Highlighting the risks, the Task Force talks about how cash is widely used in the criminal economy and that it remains the raw material of most criminal activity. The FATF further informs that in many cases, even when the proceeds of a crime are initially generated in electronic form (such as the theft of funds from a bank account), criminals choose to withdraw the funds from a bank account in cash, transport it to another country, and pay it into another account in order to break an audit trail. It has long been documented that the physical transportation of cash across an international border is one of the oldest and most basic forms of money laundering.

In the face of the risks, which come with cash-based transactions, it is clear that even the international financial system would be interested in ways to curtail such. In this light, the efforts of the CBN with respect to the push for a cashless system are very much in line with where the world is headed. Even if Nigeria shows reluctance to taking these steps, it would eventually be compelled to do so. There is therefore no running away from the hard decisions because the world is not waiting.

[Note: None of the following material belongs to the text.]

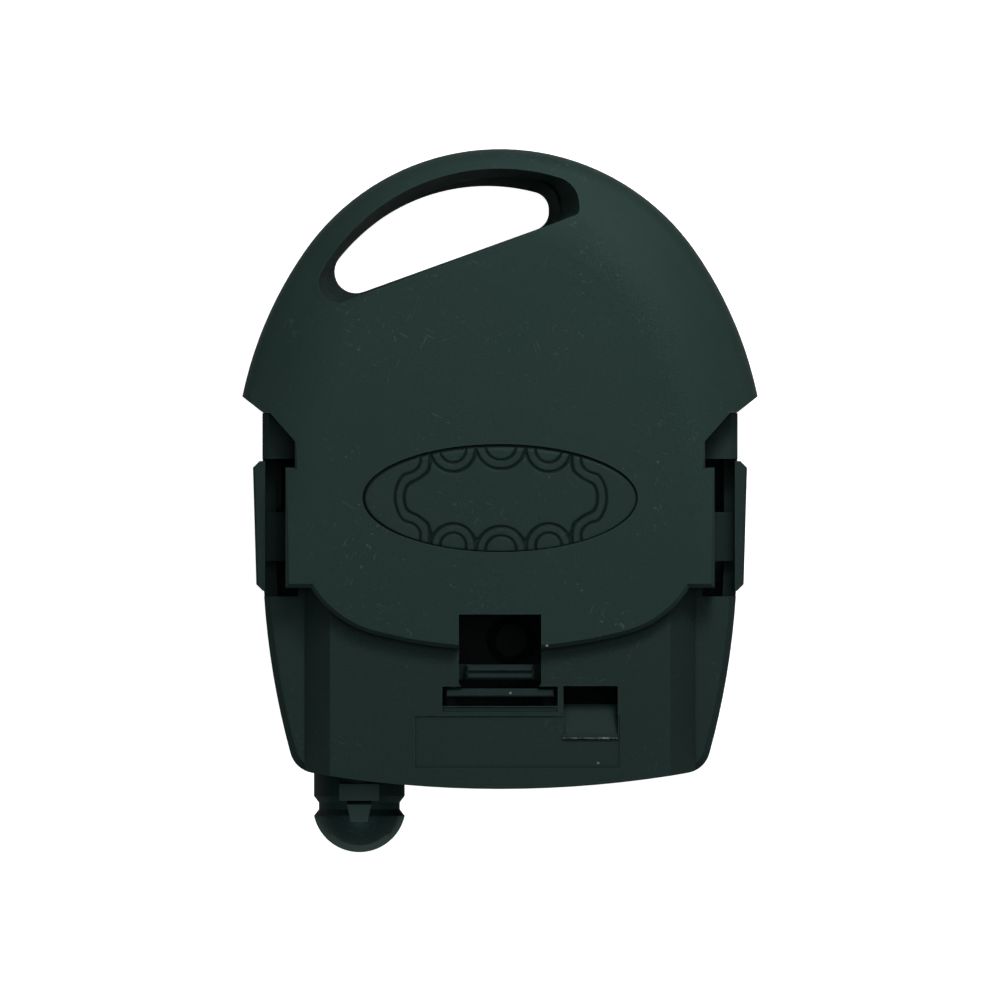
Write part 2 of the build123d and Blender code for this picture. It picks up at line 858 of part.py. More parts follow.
def blade_socket():
    """The round-ended stub that the blade goes into, with the block that holds it in the case."""
    stub = socket_neck() + socket_cap()
    top_z = socket_z + socket_radius + land_height
    land = block(
        socket_x - land_half_width,
        socket_x + land_half_width,
        land_bottom_y,
        land_top_y,
        socket_z,
        top_z,
    )
    nib_points = [
        (-nib_top_half_width, nib_top_y),
        (nib_top_half_width, nib_top_y),
        (nib_end_half_width, nib_end_y),
        (-nib_end_half_width, nib_end_y),
    ]
    nib = raised(Pos(socket_x, 0) * make_face(Polyline(nib_points, close=True)), socket_z, top_z)
    socket = stub + [socket_core(0), socket_collar(0), land, nib]
    slot = block(
        socket_x - blade_slot_width / 2,
        socket_x + blade_slot_width / 2,
        socket_end_y - past,
        blade_slot_top_y,
        socket_z - blade_slot_height / 2,
        socket_z + blade_slot_height / 2,
    )
    hole = Pos(socket_x, pin_y, socket_z) * Cylinder(pin_radius + pin_fit, far)
    return socket - slot - hole


def blade_pin():
    """The pin across the socket."""
    return Pos(socket_x, pin_y, socket_z) * Cylinder(pin_radius, 2 * socket_block_half_height)


def button_pad():
    """The silicone mat, with a pocket and a plunger behind each cap."""
    places = button_places().values()
    reach = flange_width + pad_pocket_gap + pad_margin
    outline = Sketch() + [button_plan(place, reach) for place in places]
    bridge = Pos(0, upper_button_y) * Rectangle(2 * upper_button_x, upper_button_height + 2 * reach)
    pad = raised(outline + bridge, front_wall, pad_rear_z)
    pad -= [raised(button_plan(place, flange_width + pad_pocket_gap), 0, flange_z) for place in places]
    for x, y, _, _ in places:
        base = Pos(x, y, pad_rear_z + plunger_height / 2)
        pad += base * Cone(plunger_radius, plunger_tip_radius, plunger_height)
    pad -= [Pos(0, y, front_wall) * Cylinder(peg_radius + peg_fit, far) for y in peg_places_y]
    return pad


os.makedirs("parts", exist_ok=True)
nodes = {
    "head_shell": head_shell(),
    "rear_cover": rear_cover(),
    "front_cover": front_cover(),
    "blade_socket": blade_socket(),
    "blade_pin": blade_pin(),
    "button_pad": button_pad(),
}
for name, place in button_places().items():
    nodes[name] = button_cap(place)
for name, shape in nodes.items():
    export_step(shape, f"parts/{name}.step")
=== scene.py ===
import logging
from dataclasses import dataclass, replace
from enum import Enum
from math import asin, atan2, cos, hypot, pi, radians, sin, sqrt
from random import Random

import bmesh
import bpy
from mathutils import Matrix, Vector


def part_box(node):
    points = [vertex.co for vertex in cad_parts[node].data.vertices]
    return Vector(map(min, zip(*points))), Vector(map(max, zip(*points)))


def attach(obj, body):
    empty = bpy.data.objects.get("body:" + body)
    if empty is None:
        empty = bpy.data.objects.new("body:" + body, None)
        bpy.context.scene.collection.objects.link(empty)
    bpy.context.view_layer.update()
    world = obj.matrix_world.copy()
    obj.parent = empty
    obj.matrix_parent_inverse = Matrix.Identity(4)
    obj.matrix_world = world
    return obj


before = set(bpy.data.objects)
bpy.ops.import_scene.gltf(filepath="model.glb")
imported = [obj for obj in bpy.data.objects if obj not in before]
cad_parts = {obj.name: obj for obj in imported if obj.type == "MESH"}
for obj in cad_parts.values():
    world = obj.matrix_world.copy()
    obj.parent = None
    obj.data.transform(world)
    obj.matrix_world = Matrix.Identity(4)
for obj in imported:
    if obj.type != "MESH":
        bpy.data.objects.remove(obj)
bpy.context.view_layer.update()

log = logging.getLogger("key_fob_shell")

MM = 0.001

# Vertices closer than this are joined.
WELD_DISTANCE = 1e-7

# The colour sockets of a Mix node, among those of its other data types.
MIX_FIRST, MIX_SECOND, MIX_RESULT = 6, 7, 2

# Each family of scratches: its turn in radians, and how many times longer than wide they are.
SCRATCH_WAYS = ((0.35, 10.0), (1.15, 7.0), (1.95, 12.0), (2.75, 8.0))

# Each kind of painted shade in corners and gaps: its input, how far it looks for other faces, and
# from where to where it grows.
CREVICE_SHADE_KINDS = (("Corners", 0.40 * MM, 0.06, 0.34), ("Gaps", 3.5 * MM, 0.42, 0.80))

Point = tuple[float, float]
Place = tuple[float, float, float]
Colour = tuple[float, float, float]
Node = bpy.types.ShaderNode
Socket = bpy.types.NodeSocket
Tree = bpy.types.NodeTree
Material = bpy.types.Material
Mesh = bmesh.types.BMesh


class Slot(Enum):
    """Names of the record's material slots; the added pieces are not given them here."""

    HEAD = "head_plastic"
    CASE = "case_plastic"
    BUTTON = "button_plastic"


class Symbol(Enum):
    """The plain signs on the button caps."""

    CLOSED_PADLOCK = "closed_padlock"
    OPEN_PADLOCK = "open_padlock"
    OPEN_BOOT = "open_boot"


def new_group(name: str, inputs: dict[str, float], output: str) -> Tree:
    """An empty shader group with number inputs and one number as its output.

    Args:
        name: The group's name.
        inputs: Each input's name and its default value.
        output: The output's name.

    Returns:
        The group, with its input and output nodes in place.
    """
    group = bpy.data.node_groups.new(name, "ShaderNodeTree")
    sockets = group.interface
    for socket, value in inputs.items():
        made = sockets.new_socket(name=socket, in_out="INPUT", socket_type="NodeSocketFloat")
        made.default_value = value
    sockets.new_socket(name=output, in_out="OUTPUT", socket_type="NodeSocketFloat")
    group.nodes.new("NodeGroupInput")
    group.nodes.new("NodeGroupOutput")
    return group


def ends(group: Tree) -> tuple[Node, Node]:
    """The input and the output node of a group."""
    return group.nodes["Group Input"], group.nodes["Group Output"]


def maths(tree: Tree, operation: str, first: object, second: object = None) -> Socket:
    """A Math node on two sockets or numbers.

    Args:
        tree: The node tree.
        operation: Blender's name of the operation.
        first: A socket or a number.
        second: A socket, a number or nothing.

    Returns:
        The node's output socket.
    """
    node = tree.nodes.new("ShaderNodeMath")
    node.operation = operation
    for place, value in enumerate((first, second)):
        if isinstance(value, Socket):
            tree.links.new(value, node.inputs[place])
        elif value is not None:
            node.inputs[place].default_value = value
    return node.outputs[0]


def product(tree: Tree, first: Socket, *others: object) -> Socket:
    """A socket multiplied by other sockets or numbers, one after the other.

    Args:
        tree: The node tree.
        first: The first socket.
        others: The other sockets and numbers.

    Returns:
        The product's socket.
    """
    total = first
    for value in others:
        total = maths(tree, "MULTIPLY", total, value)
    return total


def object_point(tree: Tree) -> Socket:
    """The Object coordinates, in metres."""
    return tree.nodes.new("ShaderNodeTexCoord").outputs["Object"]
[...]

Moreover, the push towards a cashless system does not imply the total eradication of physical cash. What it means is that there will now be control to ensure the volume is known and that the activities of shadowy elements are not further aided with big volumes of cash. The FATF thinks serious and organised criminals who often seek to launder large amounts of cash may see the risk of detection at air and seaports as being lower than the risks associated with leaving an evidence trail and having proceeds of crime reported officially when transactions are undertaken through the formal financial system. In the end, what the CBN is doing with the push towards cashless has economic and security benefits. These considerations would definitely outweigh the generic misgivings against the implementation of the policy.